You can add Rafael Baptista's idea of prioritizing the front of the scene easily by doing one extra run on the front segment, or choosing to divide the gap by two for the front half, or something like that.
It doesn't work out as neatly as the problem you've supposed because all you have to do is turn the camera 90 degrees and the basis for being sorted is on a different axis entirely. (X and Y axis are independent, for example -- looking down the X axis will cause the sort order to not rely on the X axis, and looking down the Y axis will cause the sort order to not rely on the Y axis.) Even a 5 degree turn can cause far away "close" (as far as Z-order is concerned) things to be suddenly "far".
Let's be honest -- generating the draw calls for the objects is normally going to take much more time than sorting them, especially if you have an optimized sorting algorithm for your scenario and your game is of modern visual complexity.
Sorting can be practically O(n), especially with histogram-based algorithms or radix-style algorithms. (Yes, radix sort applies to integers, so you'd have to scale your world coordinates to integers, but normally that's more than good enough unless you have a gigantic world.)
That being said, since you're already doing O(n) ops for everything you're drawing, resorting per frame isn't going to be a huge problem, especially with both high and low level optimization.
Another common way of addressing this issue is with a scene graph, but for your purposes it ends up essentially being a re-sort per frame. However, you can build frustum culling, shadow culling, and level of detail calculations into the scene graph traversal.

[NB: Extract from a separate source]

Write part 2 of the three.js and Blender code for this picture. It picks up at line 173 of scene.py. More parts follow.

If you're looking for approximations, instead of doing a z-distance sort do a true distance sort and update the sort order more often for close by objects and less often for further objects (depending on distance the camera has traveled). This can work because if you're further away from an object, moving doesn't cause the angle to the viewer to change as often which, in turn, means the old sorting data is more likely to be valid. I'm not a fan of this because I like algorithms which allow my game to teleport across the map without any issues. (Mind you, streaming assets from disk becomes the real issue for teleporting.)

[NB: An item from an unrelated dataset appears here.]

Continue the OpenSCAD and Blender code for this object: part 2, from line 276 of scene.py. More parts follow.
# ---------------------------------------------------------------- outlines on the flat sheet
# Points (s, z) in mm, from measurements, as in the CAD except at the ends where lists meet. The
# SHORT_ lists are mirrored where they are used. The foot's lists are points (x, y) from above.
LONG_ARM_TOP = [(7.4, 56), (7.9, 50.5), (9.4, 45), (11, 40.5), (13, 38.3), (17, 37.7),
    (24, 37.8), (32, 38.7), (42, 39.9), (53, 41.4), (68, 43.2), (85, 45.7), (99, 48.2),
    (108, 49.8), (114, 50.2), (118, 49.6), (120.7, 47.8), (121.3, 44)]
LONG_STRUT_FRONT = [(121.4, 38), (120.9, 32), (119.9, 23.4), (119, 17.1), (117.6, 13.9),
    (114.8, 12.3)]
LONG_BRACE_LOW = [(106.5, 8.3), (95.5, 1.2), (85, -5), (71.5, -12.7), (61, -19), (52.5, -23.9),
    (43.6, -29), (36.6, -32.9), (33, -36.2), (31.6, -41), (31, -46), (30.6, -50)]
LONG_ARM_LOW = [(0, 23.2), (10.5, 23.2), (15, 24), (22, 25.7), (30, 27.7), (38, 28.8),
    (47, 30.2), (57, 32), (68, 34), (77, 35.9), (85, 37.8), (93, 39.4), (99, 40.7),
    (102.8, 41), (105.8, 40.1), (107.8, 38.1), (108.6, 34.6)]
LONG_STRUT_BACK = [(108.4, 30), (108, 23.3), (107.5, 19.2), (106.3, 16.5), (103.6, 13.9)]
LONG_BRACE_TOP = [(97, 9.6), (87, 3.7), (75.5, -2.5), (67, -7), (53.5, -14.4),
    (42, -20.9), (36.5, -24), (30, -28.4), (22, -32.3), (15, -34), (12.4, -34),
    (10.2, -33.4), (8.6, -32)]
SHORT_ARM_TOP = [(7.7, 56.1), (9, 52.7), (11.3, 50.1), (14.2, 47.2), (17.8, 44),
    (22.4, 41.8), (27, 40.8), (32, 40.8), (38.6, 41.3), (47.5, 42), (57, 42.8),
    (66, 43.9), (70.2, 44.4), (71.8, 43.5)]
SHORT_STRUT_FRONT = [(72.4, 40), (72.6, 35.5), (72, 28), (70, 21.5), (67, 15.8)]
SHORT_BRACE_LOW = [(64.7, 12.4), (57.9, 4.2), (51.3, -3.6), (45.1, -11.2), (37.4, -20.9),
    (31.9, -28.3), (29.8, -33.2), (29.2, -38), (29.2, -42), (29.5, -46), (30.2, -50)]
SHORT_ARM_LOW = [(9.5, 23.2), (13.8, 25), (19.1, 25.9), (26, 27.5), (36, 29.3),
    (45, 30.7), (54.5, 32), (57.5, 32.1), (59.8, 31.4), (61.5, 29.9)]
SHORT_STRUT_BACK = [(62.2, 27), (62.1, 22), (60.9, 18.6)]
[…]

Shell sort is good for lists with few unique values and some scenarios that "need short code and do not use the call stack".
In your case, you need something called Adaptive sort, which means algorithms "takes advantage of existing order in its input".

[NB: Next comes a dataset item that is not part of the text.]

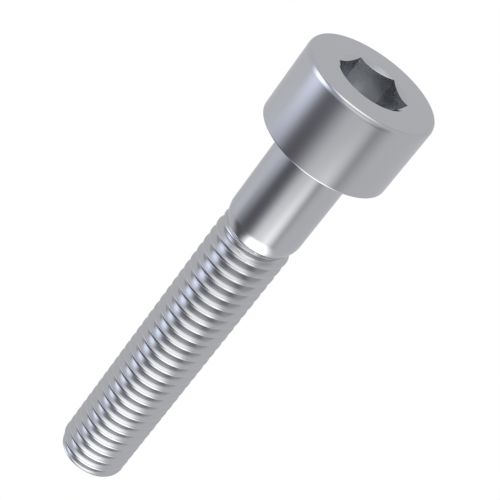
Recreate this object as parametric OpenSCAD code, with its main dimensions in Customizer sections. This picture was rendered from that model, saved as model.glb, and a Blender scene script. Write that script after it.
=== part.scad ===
// Socket head cap screw, metric coarse thread, standing on its head.
// The origin is the middle of the head's flat top. +Z runs along the axis to the tip.
// The head is at the bottom, with its socket facing down, and the thread is at the top.

/* [Head] */
// Diameter of the head
head_d = 8.5; // [8:0.1:10]
// Height of the head, from its flat top to its bearing face
head_h = 4.9; // [4.5:0.1:6]
// Radius of the rounded edge round the head's flat top
top_round = 0.25; // [0.1:0.05:0.5]
// Bevel on the edge between the head's side and its bearing face
rim_bevel = 0.06; // [0.03:0.01:0.15]

/* [Hex socket] */
// Width of the hex socket across its flats
socket_af = 4; // [3:0.1:4.4]
// Depth of the socket's flats, from the head's flat top
socket_depth = 2.5; // [1.8:0.1:2.8]
// How far the cone at the socket's mouth reaches past the hexagon's corners
mouth_margin = 0.02; // [0.01:0.01:0.2]
// Full angle of the cone at the socket's mouth
mouth_angle = 120; // [90:5:140]
// Full angle of the cone at the socket's floor
floor_angle = 140; // [118:2:160]

/* [Shank] */
// Diameter of the plain shank
shank_d = 5; // [4.8:0.05:5.5]
// Length from the bearing face to the tip
length = 29.95; // [20:0.05:50]
// Length of the plain shank, from the bearing face to its rounded shoulder
plain_len = 6.3; // [2:0.1:9]
// Radius of the fillet between the bearing face and the shank
under_head_fillet = 0.25; // [0.1:0.05:0.4]
// Radius of the rounded shoulder where the plain shank ends
shoulder_round = 1.83; // [0.8:0.05:3]
// Diameter of the neck between the shoulder and the thread
neck_d = 4.36; // [4.3:0.02:4.6]
// Length of the neck
neck_len = 0.15; // [0.1:0.05:0.6]

/* [Thread] */
// Diameter over the thread's crests
thread_d = 4.9; // [4.85:0.01:5.1]
// Pitch of the thread
pitch = 0.8; // [0.7:0.05:1]
// Angle between the two flanks of the thread
flank_angle = 60; // [55:1:65]
// Width of the rounded crest
crest_w = 0.14; // [0.1:0.01:0.2]
// Width of the rounded root
root_w = 0.16; // [0.1:0.01:0.2]
// How far the crest's edges and the root's edges are rounded away
edge_round = 0.03; // [0.01:0.01:0.05]
// Distance from the neck's shoulder to the first crest, above a corner of the hexagon
thread_lead = 0.13; // [0:0.01:0.6]
// Length over which the thread rises from the neck to its full height
runout_len = 0.3; // [0.2:0.05:1.5]
// Diameter of the flat point
point_d = 3.9; // [3.4:0.05:3.95]
// Full angle of the cone that leads to the flat point
point_angle = 90; // [80:5:120]

/* [Hidden] */
steel = [0.67, 0.68, 0.69];
// Smoothness of the turned profiles
fine = 96;
// Facets round one turn of the thread
thread_facets = 28;
// A length by which a cutting body runs past what it cuts
over = 0.5;
// How deep the thread's core starts under the neck's surface
core_sink = 0.1;

head_r = head_d / 2;
shank_r = shank_d / 2;
neck_r = neck_d / 2;
crest_r = thread_d / 2;
point_r = point_d / 2;
socket_r = socket_af / 2 / cos(30);
mouth_r = socket_r + mouth_margin;

tip_z = head_h + length;
shoulder_z = head_h + plain_len;
shoulder_mid_r = shank_r - shoulder_round;
shoulder_len = sqrt(pow(shoulder_round, 2) - pow(neck_r - shoulder_mid_r, 2));
neck_z = shoulder_z + shoulder_len;
neck_end_z = neck_z + neck_len;

// The thread's section over one pitch, as six rows from crest to root and back
thread_depth = (pitch - crest_w - root_w) / 2 / tan(flank_angle / 2) + 2 * edge_round;
row_at = [-crest_w / 2, 0, crest_w / 2,
          (pitch - root_w) / 2, pitch / 2, (pitch + root_w) / 2];
row_drop = [edge_round, 0, edge_round,
            thread_depth - edge_round, thread_depth, thread_depth - edge_round];
rows = len(row_at);

// The core starts one turn below the neck's end, inside the shank
core_r = neck_r - core_sink;
first_crest_z = neck_z + thread_lead - 2 * pitch;
turns = ceil((tip_z + over - first_crest_z) / pitch);
last_row = turns * rows;

// Height of row i at column j: the rows climb by one pitch in each turn
function row_z(i, j) =
    first_crest_z + pitch * (floor(i / rows) + j / thread_facets) + row_at[i % rows];

// Share of the full thread that has risen at height z
function risen(z) = min(1, max(0, (z - neck_z) / runout_len));

function thread_r(i, z) = core_r + (crest_r - row_drop[i % rows] - core_r) * risen(z);

function thread_point(i, j) =
    let (z = row_z(i, j), r = thread_r(i, z), turn = 360 * j / thread_facets)
    [r * cos(turn), r * sin(turn), z];

// Index of row i at column j: past the last column, a row goes on as the row one turn higher
function spot(i, j) =
    j < thread_facets ? i * thread_facets + j : (i + rows) * thread_facets + j - thread_facets;

// The threaded rod as one closed body, longer than needed at both ends
module thread_rod() {
    grid = [for (i = [0:last_row + rows], j = [0:thread_facets - 1]) thread_point(i, j)];
    low_mid = len(grid);
    high_mid = low_mid + 1;
    ends = [[0, 0, row_z(0, 0)], [0, 0, row_z(last_row + rows, 0)]];
    skin = [for (i = [0:last_row - 1], j = [0:thread_facets - 1], half = [0, 1])
        half == 0
            ? [spot(i, j), spot(i + 1, j), spot(i + 1, j + 1)]
            : [spot(i, j), spot(i + 1, j + 1), spot(i, j + 1)]];
    low_fan = [for (j = [0:thread_facets - 1]) [low_mid, spot(0, j), spot(0, j + 1)]];
    low_step = [for (i = [0:rows - 1]) [low_mid, spot(i + 1, 0), spot(i, 0)]];
    high_fan = [for (j = [0:thread_facets - 1])
        [high_mid, spot(last_row, j + 1), spot(last_row, j)]];
    high_step = [for (i = [last_row:last_row + rows - 1])
        [high_mid, spot(i, 0), spot(i + 1, 0)]];
    polyhedron(concat(grid, ends), concat(skin, low_fan, low_step, high_fan, high_step));
}

// The rod's outer limit: a flat end and a cone down to the flat point
module point_limit() {
    rise = (crest_r + over - point_r) / tan(point_angle / 2);
    rotate_extrude($fn = fine)
        polygon([[0, first_crest_z - pitch], [crest_r + over, first_crest_z - pitch],
                 [crest_r + over, tip_z - rise], [point_r, tip_z], [0, tip_z]]);
}

module thread() {
    intersection() {
        thread_rod();
        point_limit();
    }
}

// Half section of the head, with its rounded top edge and its bevelled rim
module head_section() {
    difference() {
        union() {
            square([head_r - top_round, head_h]);
            translate([0, top_round]) square([head_r, head_h - top_round]);
            translate([head_r - top_round, top_round]) circle(top_round, $fn = fine);
        }
        polygon([[head_r + over, head_h - rim_bevel - over], [head_r + over, head_h + over],
                 [head_r - rim_bevel - over, head_h + over]]);
        translate([-over, -over]) square([over, head_h + 2 * over]);
    }
}

// Half section of the fillet under the head
module fillet_section() {
    difference() {
        translate([0, head_h - over]) square([shank_r + under_head_fillet, over + under_head_fillet]);
        translate([shank_r + under_head_fillet, head_h + under_head_fillet])
            circle(under_head_fillet, $fn = fine);
    }
}

// Half section of the plain shank, its rounded shoulder and the neck
module shank_section() {
    translate([0, head_h - over]) square([shank_r, plain_len + over]);
    intersection() {
        translate([shoulder_mid_r, shoulder_z]) circle(shoulder_round, $fn = 2 * fine);
        translate([0, shoulder_z]) square([shank_r, shoulder_len]);
    }
    translate([0, shoulder_z]) square([neck_r, shoulder_len + neck_len]);
}

// The socket as a cutting body: mouth cone, hexagon and floor cone
module socket() {
    mouth_slope = tan(mouth_angle / 2);
    translate([0, 0, -over])
        cylinder(h = over + mouth_r / mouth_slope, r1 = mouth_r + over * mouth_slope, r2 = 0, $fn = fine);
    translate([0, 0, -over]) cylinder(h = socket_depth + over, r = socket_r, $fn = 6);
    translate([0, 0, socket_depth])
        cylinder(h = socket_af / 2 / tan(floor_angle / 2), d1 = socket_af, d2 = 0, $fn = fine);
}

module cap_screw() {
    color(steel) {
        difference() {
            rotate_extrude($fn = fine) {
                head_section();
                fillet_section();
                shank_section();
            }
            socket();
        }
        thread();
    }
}

cap_screw();
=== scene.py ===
"""Looks of a socket head cap screw that stands on its head.

The screw is one closed surface, worked out ring by ring from the middle of the socket's floor
to the middle of the tip. Sizes are in millimetres and the mesh is in metres.
"""

import logging
import math
from dataclasses import dataclass, field
from enum import Enum

import bpy
import numpy as np
from mathutils import Matrix, Vector


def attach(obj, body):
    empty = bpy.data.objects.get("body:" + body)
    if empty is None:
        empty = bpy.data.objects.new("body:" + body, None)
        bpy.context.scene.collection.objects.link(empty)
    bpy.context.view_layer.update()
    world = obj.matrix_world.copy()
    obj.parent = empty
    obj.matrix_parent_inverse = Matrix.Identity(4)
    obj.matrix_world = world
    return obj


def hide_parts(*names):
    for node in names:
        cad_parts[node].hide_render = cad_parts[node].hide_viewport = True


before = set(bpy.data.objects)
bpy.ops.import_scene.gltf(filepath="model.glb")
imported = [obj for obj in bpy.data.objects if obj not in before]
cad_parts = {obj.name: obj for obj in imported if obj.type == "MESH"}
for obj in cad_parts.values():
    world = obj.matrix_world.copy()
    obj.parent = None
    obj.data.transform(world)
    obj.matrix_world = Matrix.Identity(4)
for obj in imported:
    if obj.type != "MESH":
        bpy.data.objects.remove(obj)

LOG = logging.getLogger("cap_screw")
MM = 0.001
NODE = "cap_screw"

# Two places closer than this, in millimetres or degrees, count as the same
NEAR = 0.001
NEAR_ANGLE = 0.01
# A rounded corner has a ring on each side at this many times its reach
FLAT_REACH = 1.6
# The camera's side of the screw, in degrees from the X axis
CAMERA_SIDE = -81.0


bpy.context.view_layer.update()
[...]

If your space is tight, you can just use Straight Insertion Sort, which is adaptive and in place.
Otherwise you can try Timsort and Smoothsort as #RunningWild suggested, they are both adaptive sort algorithms.
Background: I have video clips and audio tracks that I want to sync with said videos.
From the video clips, I'll extract a reference audio track.
I also have another track that I want to synchronize with the reference track. The desync comes from editing, which altered the intervals for each cutscene.
I need to manipulate the target track to look like (sound like, in this case) the ref track. This amounts to adding or removing silence at the correct locations. This could be done manually, but it'd be extremely tedious. So I want to be able to determine these locations programatically.
Example:
0 1 2
012345678901234567890123
ref: --part1------part2------
syn: -----part1----part2-----
# (let `-` denote silence)
Output:
[(2,6), (5,9) # part1
(13, 17), (14, 18)] # part2
My idea is, starting from the beginning:
Fingerprint 2 large chunks* of audio and see if they match:
If yes: move on to the next chunk
If not:
Go down both tracks looking for the first non-silent portion of each
Offset the target to match the original
Go back to the beginning of the loop
# * chunk size determined by heuristics and modifiable
The main problem here is sound matching and fingerprinting are fuzzy and relatively expensive operations.
Ideally I want to them as few times as possible. Ideas?
Sounds like you're not looking to spend a lot of time delving into audio processing/engineering, and hence you want something you can quickly understand and just works. If you're willing to go with something more complex see here for a very good reference.
That being the case, I'd expect simple loudness and zero crossing measures would be sufficient to identify portions of sound. This is great because you can use techniques similar to rsync.
Choose some number of samples as a chunk size and march through your reference audio data at a regular interval. (Let's call it 'chunk size'.) Calculate the zero-crossing measure (you likely want a logarithm (or a fast approximation) of a simple zero-crossing count). Store the chunks in a 2D spatial structure based on time and the zero-crossing measure.
Then march through your actual audio data a much finer step at a time. (Probably doesn't need to be as small as one sample.) Note that you don't have to recompute the measures for the entire chunk size -- just subtract out the zero-crossings no longer in the chunk and add in the new ones that are. (You'll still need to compute the logarithm or approximation thereof.)
Look for the 'next' chunk with a close enough frequency. Note that since what you're looking for is in order from start to finish, there's no reason to look at -all- chunks. In fact, we don't want to since we're far more likely to get false positives.
If the chunk matches well enough, see if it matches all the way out to silence.
The only concerning point is the 2D spatial structure, but honestly this can be made much easier if you're willing to forgive a strict window of approximation. Then you can just have overlapping bins. That way all you need to do is check two bins for all the values after a certain time -- essentially two binary searches through a search structure.
The disadvantage to all of this is it may require some tweaking to get right and isn't a proven method.
If you can reliably distinguish silence from non-silence as you suggest and if the only differences are insertions of silence, then it seems the only non-trivial case is where silence is inserted where there was none before:
ref: --part1part2--
syn: ---part1---part2----
If you can make your chunk size adaptive to the silence, your algorithm should be fine. That is, if your chunk size is equivalent to two characters in the above example, your algorithm would recognize "pa" matches "pa" and "rt" matches "rt" but for the third chunk it must recognize the silence in syn and adapt the chunk size to compare "1" to "1" instead of "1p" to "1-".
For more complicated edits, you might be able to adapt a weighted Shortest Edit Distance algorithm with removing silence have 0 cost.